start Material supplied

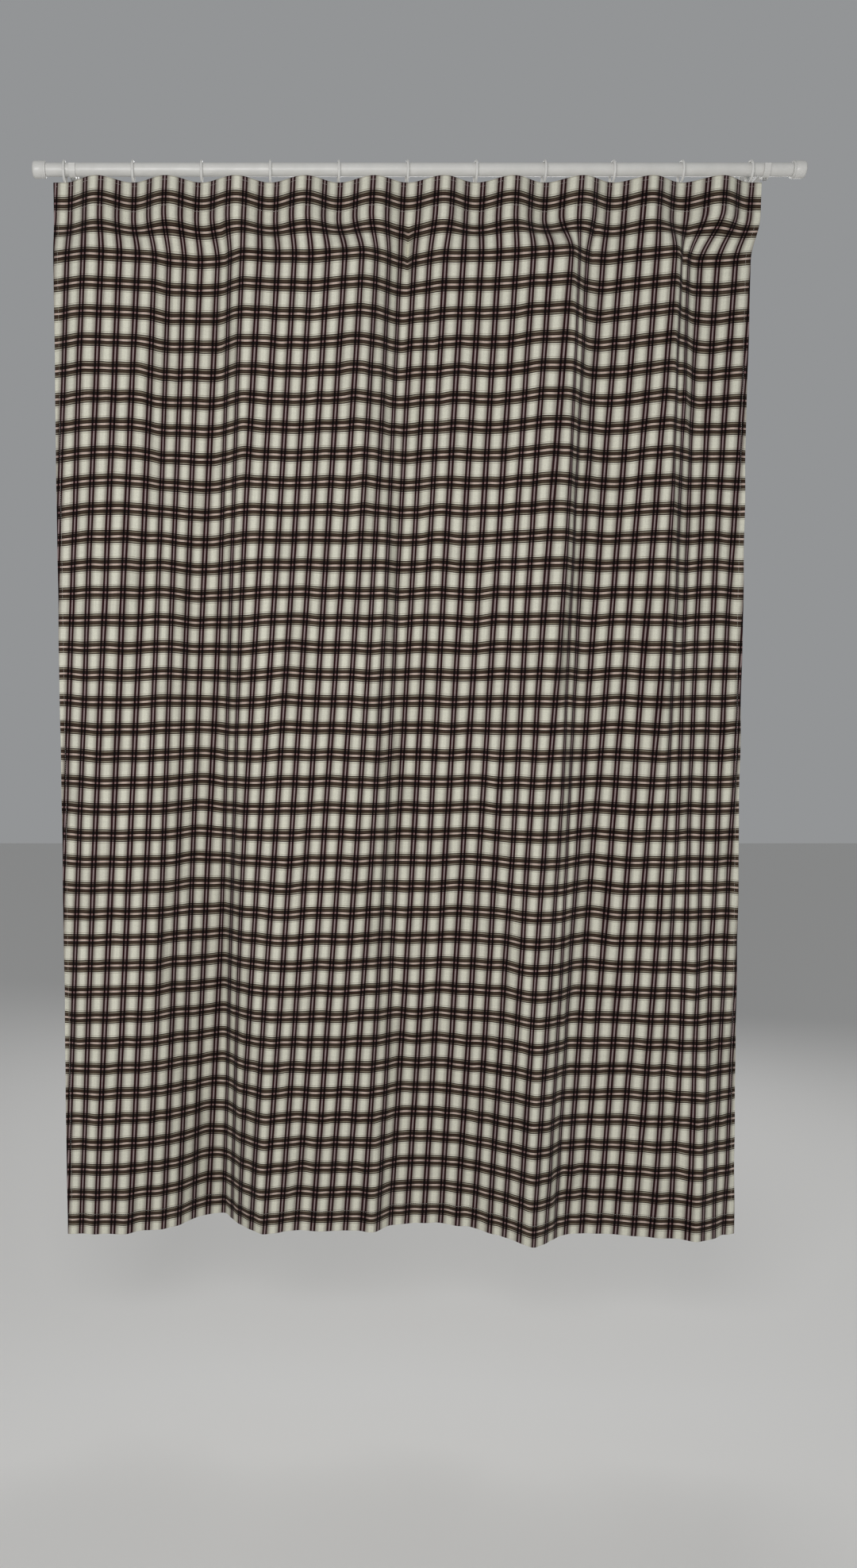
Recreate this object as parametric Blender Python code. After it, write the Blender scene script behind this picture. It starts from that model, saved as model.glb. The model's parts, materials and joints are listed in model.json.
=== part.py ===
"""Plaid room curtain hung by rings and pin hooks from a wall-mounted rod.

Metres, +Z up. +X runs along the rod, the wall is the plane Y = 0 and the room is at -Y.
The origin is the middle of the left bracket's wall face.
"""

import math

import bmesh
import bpy
from mathutils import Matrix, Vector

# Gap between pieces that touch on the real object
FIT_GAP = 0.0003

# Curtain: a flat cloth on hooks at an even spacing
HOOK_COUNT = 11
HOOK_SPACING = 0.1333
EDGE_BEYOND_HOOK = 0.0203
CURTAIN_DROP = 2.10
CLOTH_THICKNESS = 0.0012
TAPE_THICKNESS = 0.0012
TAPE_HEIGHT = 0.050
TAPE_BELOW_TOP = 0.006
TAPE_SHORT_OF_EDGE = 0.004

# How the cloth hangs: bows between the hooks, then long folds down to the hem. A fold is rounded
# over FOLD_ROUNDING of the flat cloth's width on each side.
HEADING_BOW = 0.034
FOLD_PLANE_FORWARD = 0.024
FOLDS_START = 0.15
FOLD_GROWTH = 1.3
FOLD_ROUNDING = 0.008
COLUMNS_PER_HOOK = 8
ROWS_INTO_FOLDS = 3
ROWS_DOWN_FOLDS = 4

# Every fold line from the left edge to the right edge. First its place on the flat cloth, then
# its place across the hung width and its depth in metres behind (+) or in front (-) of the
# curtain's plane, where the folds start, and the same two at the hem.
FOLD_LINES = (
    (0.000, 0.000, 0.006, 0.000, 0.000),
    (0.046, 0.048, -0.018, 0.047, -0.006),
    (0.124, 0.136, 0.001, 0.136, 0.017),
    (0.155, 0.163, 0.019, 0.167, 0.050),
    (0.196, 0.203, 0.034, 0.205, 0.105),
    (0.222, 0.233, 0.030, 0.235, 0.115),
    (0.267, 0.267, -0.013, 0.259, 0.046),
    (0.307, 0.313, -0.002, 0.294, -0.006),
    (0.357, 0.365, -0.002, 0.348, 0.017),
    (0.424, 0.436, -0.023, 0.423, 0.013),
    (0.457, 0.466, 0.000, 0.461, 0.008),
    (0.495, 0.495, 0.036, 0.497, 0.049),
    (0.553, 0.548, -0.006, 0.566, 0.059),
    (0.602, 0.603, -0.004, 0.619, 0.028),
    (0.642, 0.647, -0.012, 0.655, -0.016),
    (0.688, 0.693, -0.028, 0.692, -0.073),
    (0.714, 0.727, -0.035, 0.716, -0.049),
    (0.756, 0.749, -0.001, 0.750, -0.006),
    (0.782, 0.778, 0.011, 0.780, 0.006),
    (0.873, 0.874, -0.029, 0.883, -0.021),
    (0.892, 0.883, -0.006, 0.906, -0.023),
    (0.928, 0.908, 0.028, 0.944, -0.046),
    (1.000, 0.985, 0.012, 1.008, 0.004),
)

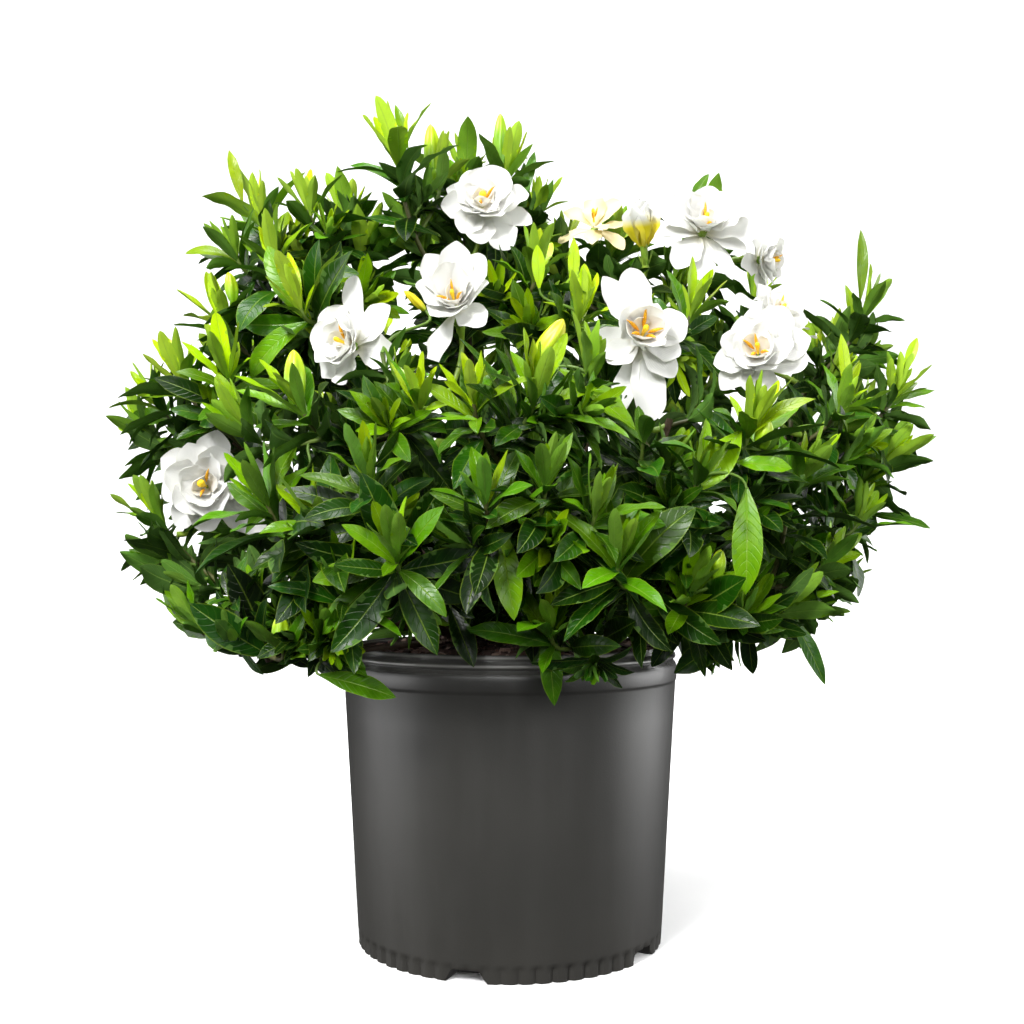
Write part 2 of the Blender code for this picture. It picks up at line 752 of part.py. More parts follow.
def plan_flower(name, centre, facing, size, carriers):
    """The stalk and calyx of one bloom, with its petals, placed before the leaves."""
    node = "flower_" + name
    facing = Vector(facing).normalized()
    heart = Vector(centre)
    foot = heart - facing * (CALYX_LENGTH * size + CALYX_BASE)
    stalk = seat(foot, carriers, facing, SHOOT_POINTS)
    if stalk is None:
        raise RuntimeError(f"{node} finds no seat")
    stalk.points.append(heart)
    stalk.radii.append(CALYX_RADIUS * size)
    petals = []
    for whorl, (count, lift_deg, back, scale) in enumerate(PETAL_WHORLS):
        for index in range(count):
            odd = index % 2
            out = radial(facing, math.tau * (index + 0.5 * whorl) / count)
            lift = math.radians(lift_deg + ODD_LIFT_DEG * odd)
            way = out * math.cos(lift) + facing * math.sin(lift)
            base = heart - facing * (back - ODD_FORWARD * odd) * size + out * size
            length = PETAL_LENGTH * size * scale
            half = PETAL_HALF_WIDTH * size * scale
            petals.append(lens(base, way, facing, length, half, PETAL_THICKNESS, PETAL_BEND))
    TAKEN.add(*stalk.outside(), node)
    for points in petals:
        TAKEN.add(points, LENS_FACES, node)
    return node, stalk, petals


def build_flower(node, stalk, petals):
    body = place(node, stalk.mesh(node), PARTS, MATERIALS["petal"])
    for index, points in enumerate(petals):
        helper = place_helper(f"{node}_petal_{index + 1}", leaf_mesh(node, [points]))
        combine(body, helper, "UNION")
    if not sound(body):
        print(node, "is not one closed body")


def main():
    build_pot()
    build_mix()
    carriers = build_woody_stems()
    shoots = [plan_shoot(index + 1, tips, carriers) for index, tips in enumerate(SHOOTS)]
    shoot_stems = [stem for _, stem, _ in shoots]
    flowers = [plan_flower(*row, carriers + shoot_stems) for row in FLOWERS]
    for shoot in shoots:
        build_shoot(*shoot)
    for flower in flowers:
        build_flower(*flower)


clear_scene()
PARTS = collection("potted_gardenia")
HELPERS = collection("helpers", helper=True)
MATERIALS = {name: material(name) for name in COLOURS}
LENS = lens_template()
LENS_POINTS = [vertex.co.copy() for vertex in LENS.vertices]
LENS_FACES = [tuple(face.vertices) for face in LENS.polygons]
TAKEN = Occupied()
main()
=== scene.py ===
"""Looks of the potted gardenia: pot, potting mix, woody stems, leafy shoots, buds and blooms.

Lengths are in millimetres until a mesh is made; shaders, lights and the camera use metres. STEMS
and SHOOTS repeat part.py's places.
"""

import math
import random

import bpy
import numpy as np
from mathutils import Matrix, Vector
from mathutils.bvhtree import BVHTree


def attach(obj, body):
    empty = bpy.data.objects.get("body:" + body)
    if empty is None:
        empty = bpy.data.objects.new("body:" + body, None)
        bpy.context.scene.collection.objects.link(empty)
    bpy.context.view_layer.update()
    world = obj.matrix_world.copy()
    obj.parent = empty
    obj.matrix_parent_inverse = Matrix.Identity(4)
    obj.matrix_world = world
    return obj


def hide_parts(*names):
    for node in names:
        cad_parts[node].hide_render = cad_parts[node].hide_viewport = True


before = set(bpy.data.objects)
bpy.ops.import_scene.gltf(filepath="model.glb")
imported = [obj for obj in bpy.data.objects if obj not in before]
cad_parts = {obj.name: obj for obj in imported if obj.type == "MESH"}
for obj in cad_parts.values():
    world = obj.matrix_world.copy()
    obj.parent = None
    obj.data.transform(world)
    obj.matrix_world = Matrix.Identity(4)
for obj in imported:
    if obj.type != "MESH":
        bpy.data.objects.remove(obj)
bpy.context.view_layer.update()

MM = 0.001
BODY = "root"
UP = np.array((0.0, 0.0, 1.0))

# ---------------------------------------------------------------- measures

RIM_RADIUS = 115.0
POT_HEIGHT = 200.0
FOOT_RADIUS = 103.5
WALL = 1.4
FLOOR = 2.4
COLLAR_DROP = 24.0
COLLAR_STEP = 0.5
WALL_INSET = 0.8  # the wall under the collar against the collar
# Rolled rim and collar from the inside round to the outside: inset from RIM_RADIUS, drop from the top.
RIM_PROFILE = [
    (5.4, 1.4), (5.0, 0.4), (4.3, 0.0), (3.6, 0.4), (3.2, 1.4), (3.0, 3.2), (2.4, 4.2), (1.4, 4.9),
    (0.7, 5.9), (0.5, 7.0), (0.9, 8.1), (1.8, 8.7), (2.3, 9.3), (1.9, 10.1), (0.8, 11.4), (0.1, 13.4),
    (0.0, 15.6),
]
RIM_POLISH = 14.0  # how far down from the top the plastic is worn smooth
WORN_BANDS = [(1.6, 1.3), (6.8, 1.2)]  # pale rubbed lines round the rim: drop from the top, half width
POT_SIDES = 240
FLUTES = 60
FLUTE_HEIGHT = 9.0
FLUTE_DEPTH = 2.2
BAY_COUNT = 5
BAY_FIRST_DEG = -15.3
BAY_HEIGHT = 8.0
BAY_MOUTH = 26.0
BAY_DEPTH = 12.0

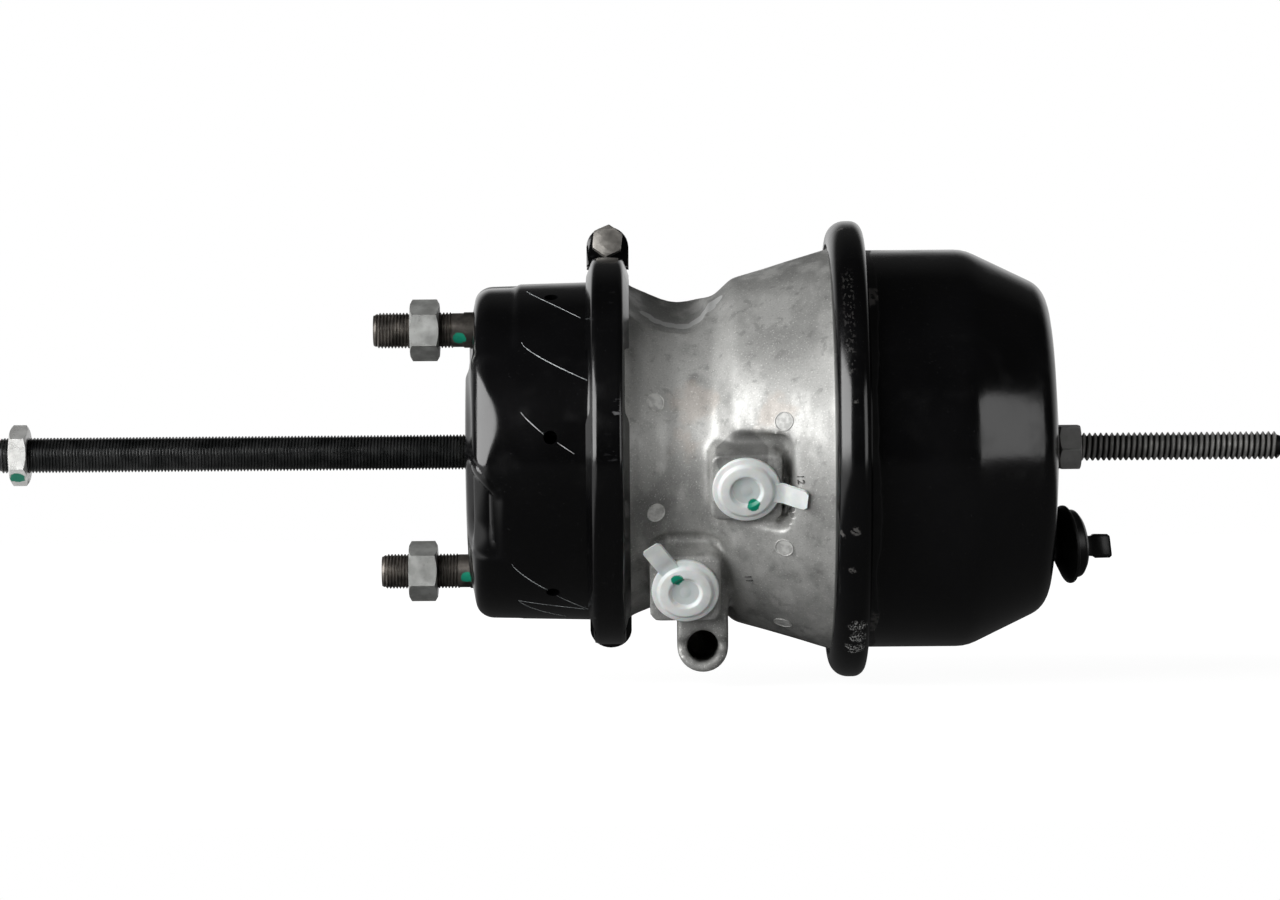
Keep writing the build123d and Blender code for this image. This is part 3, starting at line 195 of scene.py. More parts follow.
class StudioSettings(bpy.types.PropertyGroup):
    """The camera and lamps of the stage."""

    distance: bpy.props.FloatProperty(
        name="Distance", description="From the camera to the chamber's axis", default=2.0, unit="LENGTH"
    )
    roll: bpy.props.FloatProperty(
        name="Roll", description="Roll of the camera", default=math.radians(0.48), subtype="ANGLE"
    )
    lens: bpy.props.FloatProperty(name="Lens", description="Focal length in millimetres", default=123.8)


def sizes():
    return bpy.context.scene.chamber_sizes


def colours():
    return bpy.context.scene.chamber_colours


# ---------------------------------------------------------------- shapes


def outward(angle):
    """Unit vector from the chamber's axis towards an angle."""
    return Vector((0, -math.cos(angle * DEGREES), math.sin(angle * DEGREES)))


def smooth(value, low, high):
    """0 below low, 1 above high, with a soft passage."""
    part = min(max((value - low) / (high - low), 0), 1)
    return part * part * (3 - 2 * part)


def window(value, low, high, soft):
    """1 between low and high, fading to 0 over soft inside both ends."""
    return smooth(value, low, low + soft) * (1 - smooth(value, high - soft, high))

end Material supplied

_Goal_
Your task is to retype the entries verbatim, starting with the line that holds "Keep writing the" and stopping after the line that holds "camera and lamps".

_Written response_
Keep writing the build123d and Blender code for this image. This is part 3, starting at line 195 of scene.py. More parts follow.
class StudioSettings(bpy.types.PropertyGroup):
    """The camera and lamps of the stage."""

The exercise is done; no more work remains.